On September 8, 2024, Blackmon started in the Indianapolis Colts' home-opener against the Houston Texans and collected a career-high 13 combined tackles (ten solo) during a 27–29 loss. He was inactive during a 10–16 loss at the Green Bay Packers in Week 2 due to a shoulder injury. In Week 6, he made three solo tackles, a pass deflection, and had a key interception off a pass by Will Levis to wide receiver Calvin Ridley with less than five minutes left in the fourth quarter to help secure a 20–17 victory at the Tennessee Titans. On January 5, 2025, Blackmon recorded five solo tackles, deflected a pass, and intercepted a pass thrown by Mac Jones to wide receiver Brian Thomas Jr. as the Colts defeated the Jacksonville Jaguars in overtime 26–23. He finished the season with 86 combined tackles (62 solo), four pass deflections, three interceptions, a fumble recovery, and was credited with half a sack in 16 games and 16 starts. He received an overall grade of 69.3 from Pro Football Focus, which ranked 48th among 170 qualifying safeties.

===New Orleans Saints===
On July 23, 2025, Blackmon signed a one-year, $5.5 million contract with the New Orleans Saints. He was named a starting safety in Week 1, but suffered a torn labrum in the game and was placed on season-ending injured reserve.

Blackmon signed a one-year contract extension with New Orleans on January 20, 2026.
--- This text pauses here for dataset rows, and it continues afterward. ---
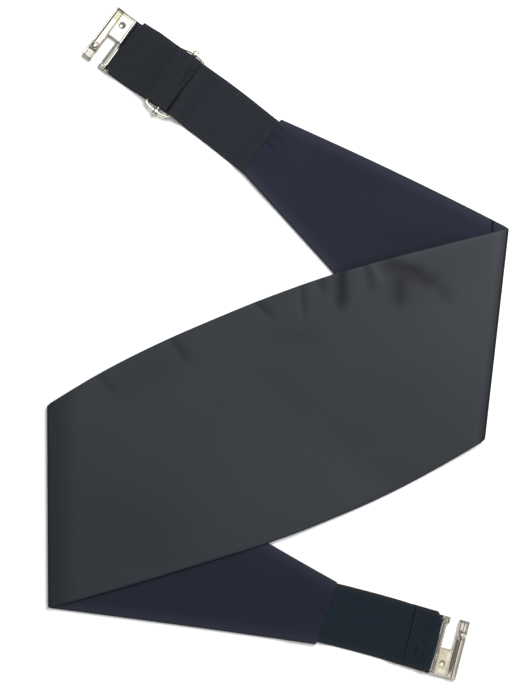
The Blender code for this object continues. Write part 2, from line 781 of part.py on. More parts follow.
def hard_pieces(collection):
    """The slider's two pieces and the two hooks, each at its place."""
    ring, bar = slider_ring(collection), slider_bar(collection)
    at, across = strap_frame(UPPER_STRAP, UPPER_STRAP.slider_at)
    for piece in (ring, bar):
        place(piece, at + across * SLIDER_ASIDE, SLIDER_HEIGHT, across_angle(across))
    pieces = [ring, bar]
    stamped = hook_mesh()
    for name, strap in (("upper_hook", UPPER_STRAP), ("lower_hook", LOWER_STRAP)):
        hook = make_object(name, stamped.copy(), NICKEL, collection)
        place(hook, strap.bar, HOOK_HEIGHT, strap.bar_angle)
        pieces.append(hook)
    return pieces


def centre_on_origin(root, pieces):
    """Moves the garment so that the middle of its box is over the origin."""
    bpy.context.view_layer.update()
    graph = bpy.context.evaluated_depsgraph_get()
    corners = []
    for piece in pieces:
        seen = piece.evaluated_get(graph)
        mesh = seen.to_mesh()
        corners += [seen.matrix_world @ vertex.co for vertex in mesh.vertices]
        seen.to_mesh_clear()
    for axis in range(2):
        values = [corner[axis] for corner in corners]
        root.location[axis] = -(min(values) + max(values)) / 2
    bpy.context.view_layer.update()


def main():
    """Builds the garment in a collection of its own."""
    for old in list(bpy.data.objects):
        bpy.data.objects.remove(old)
    collection = bpy.data.collections.new(OBJECT_NAME)
    bpy.context.scene.collection.children.link(collection)
    root = bpy.data.objects.new(OBJECT_NAME, None)
    collection.objects.link(root)

    pieces = cloth_walls(collection)
    upper, lower = strap_length(UPPER_STRAP), strap_length(LOWER_STRAP)
    pieces.append(elastic_strap("upper_strap", UPPER_STRAP, upper_path(upper), collection))
    pieces.append(elastic_strap("lower_strap", LOWER_STRAP, lower_path(lower), collection))
    pieces += hard_pieces(collection)
    for piece in pieces:
        piece.parent = root
    centre_on_origin(root, pieces)


main()
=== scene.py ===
"""Dresses a cummerbund: a satin front on a lining, folded under itself at both ends, with
elastic back straps, a wire slider and two stamped hooks.

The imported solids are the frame. Cloth and elastic are thin shells on the same forms, with
the creases that lie in them, and the hard pieces are modelled again with their stamped and
bent details. Sizes are millimetres in the garment's own layout, and CENTRE moves that
layout to the frame's origin.
"""

import logging  # noqa: E402
import math  # noqa: E402
from dataclasses import dataclass, field, replace  # noqa: E402
from enum import Enum  # noqa: E402

import bmesh  # noqa: E402
import bpy  # noqa: E402
import numpy as np  # noqa: E402
from mathutils import Matrix, Vector  # noqa: E402

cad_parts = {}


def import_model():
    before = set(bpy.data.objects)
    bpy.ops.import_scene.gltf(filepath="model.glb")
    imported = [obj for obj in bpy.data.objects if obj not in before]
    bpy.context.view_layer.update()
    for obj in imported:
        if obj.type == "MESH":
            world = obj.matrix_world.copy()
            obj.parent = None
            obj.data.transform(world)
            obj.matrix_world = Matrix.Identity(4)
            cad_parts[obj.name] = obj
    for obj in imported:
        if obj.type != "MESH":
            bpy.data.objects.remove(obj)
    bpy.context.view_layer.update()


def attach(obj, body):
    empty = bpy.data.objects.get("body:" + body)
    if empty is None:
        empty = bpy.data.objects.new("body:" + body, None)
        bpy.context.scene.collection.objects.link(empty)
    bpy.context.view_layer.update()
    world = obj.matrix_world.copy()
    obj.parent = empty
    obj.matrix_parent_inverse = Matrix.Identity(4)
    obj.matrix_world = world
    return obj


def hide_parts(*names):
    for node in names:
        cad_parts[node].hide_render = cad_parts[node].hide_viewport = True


log = logging.getLogger("cummerbund")

MM = 0.001
TO_MM = (1000.0, 1000.0, 1000.0)
# The garment's own layout to the middle of its box.
CENTRE = np.array((0.0035, -0.0411, 0.0))

Colour = tuple[float, float, float]
Flat = tuple[float, float]
Point = tuple[float, float, float]
Array = np.ndarray
Object = bpy.types.Object
Material = bpy.types.Material


# ---- Numbers ----
def ease(share: Array | float) -> Array:
    """A soft step from 0 to 1 as share goes from 0 to 1."""
    share = np.clip(share, 0.0, 1.0)
    return share * share * (3.0 - 2.0 * share)


def bow(share: Array | float, height: float) -> Array:
    """A plain arch of this height over a length, by the share of the length."""
    return 4.0 * height * np.asarray(share) * (1.0 - np.asarray(share))


def unit(vectors: Array) -> Array:
    """Vectors brought to length 1."""
    return vectors / np.linalg.norm(vectors, axis=-1, keepdims=True)


def left_of(direction: Array) -> Array:
    """Flat directions turned a quarter turn to the left."""
    return np.stack((-direction[..., 1], direction[..., 0]), axis=-1)


def heading(degrees: float) -> Array:
    """The flat unit vector at an angle."""
    return np.array((math.cos(math.radians(degrees)), math.sin(math.radians(degrees))))


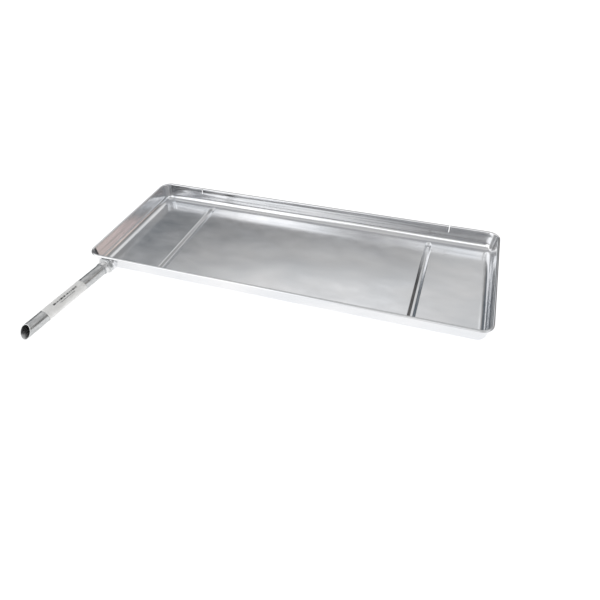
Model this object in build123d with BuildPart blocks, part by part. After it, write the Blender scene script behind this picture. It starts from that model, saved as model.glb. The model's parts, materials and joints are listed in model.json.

== NFL career statistics ==

Legend
| Bold | Career high |

=== Regular season statistics ===

Year: Team; Games; Tackles; Fumbles; Interceptions
GP: GS; Cmb; Solo; Ast; Sck; FF; FR; Yds; TD; Int; Yds; Lng; TD; PD
2020: IND; 15; 14; 42; 35; 7; 0.0; 1; 0; —; —; 2; 19; 15; 0; 6
2021: IND; 6; 6; 34; 27; 7; 0.0; 1; 0; —; —; 0; —; —; —; 1
2022: IND; 14; 11; 50; 36; 14; 1.0; 0; 1; 34; 0; 1; 17; 17; 1; 2
2023: IND; 15; 15; 88; 65; 23; 0.0; 0; 2; 2; 0; 4; 38; 25; 0; 8
2024: IND; 16; 16; 86; 62; 24; 0.5; 0; 1; 0; 0; 3; 27; 17; 0; 4
2025: NO; 1; 1; 7; 4; 3; 0.0; 0; 0; —; —; 0; —; —; —; 1
Career: 67; 63; 307; 229; 78; 1.5; 2; 4; 36; 0; 10; 101; 25; 1; 22

=== Postseason statistics ===

Year: Team; Games; Tackles; Fumbles; Interceptions
GP: GS; Cmb; Solo; Ast; Sck; FF; FR; Yds; TD; Int; Yds; Lng; TD; PD
2020: IND; 1; 1; 5; 5; 0; 0.0; 0; 0; —; —; 0; —; —; —; 0
Career: 1; 1; 5; 5; 0; 0.0; 0; 0; —; —; 0; —; —; —; 0

==Personal life==
In February 2024, Blackmon announced his engagement to his girlfriend Tyra Gilmore. They got married on July 12, 2024.